May checklist (before June monsoon):
- Clear all farm drainage channels — remove silt, weeds, and blockages
- Walk the farm perimeter to check that perimeter bunds are intact and will contain water
- Check that farm pond overflow is working — an overflowing pond that has no outlet becomes a flood source
- Plant monsoon crops on raised beds with drainage ready
- Avoid planting flood-sensitive crops (tomato, capsicum) in low-lying areas of the farm
- Stock Jeevamrutha making materials for post-flood soil restoration
Elevated Nursery Is Non-Negotiable — Seedlings Are Your Most Flood-Vulnerable Asset
Your nursery — trays of seedlings 10–20 days old — is worth weeks of labour and thousands of rupees in seeds. A flood event that takes 30 minutes to inundate your nursery area can destroy your next 3 growing cycles. Locate your nursery on the highest, best-drained point of the farm.
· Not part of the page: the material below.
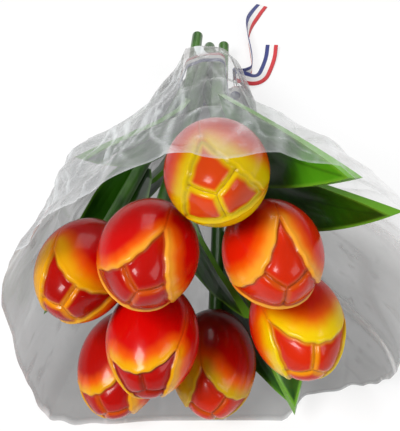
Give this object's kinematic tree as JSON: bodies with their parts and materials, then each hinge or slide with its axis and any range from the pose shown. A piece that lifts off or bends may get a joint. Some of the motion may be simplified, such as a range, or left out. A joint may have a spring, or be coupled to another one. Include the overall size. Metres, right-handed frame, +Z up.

Build a simple bamboo or concrete slab platform that raises nursery trays 45–60cm off the ground — above the flood line of any realistic rain event. This one structural decision protects an irreplaceable asset that cannot be quickly replaced after a flood. Crops in the field can be replanted in 2 weeks; nursery trays that took 3 weeks to establish cannot.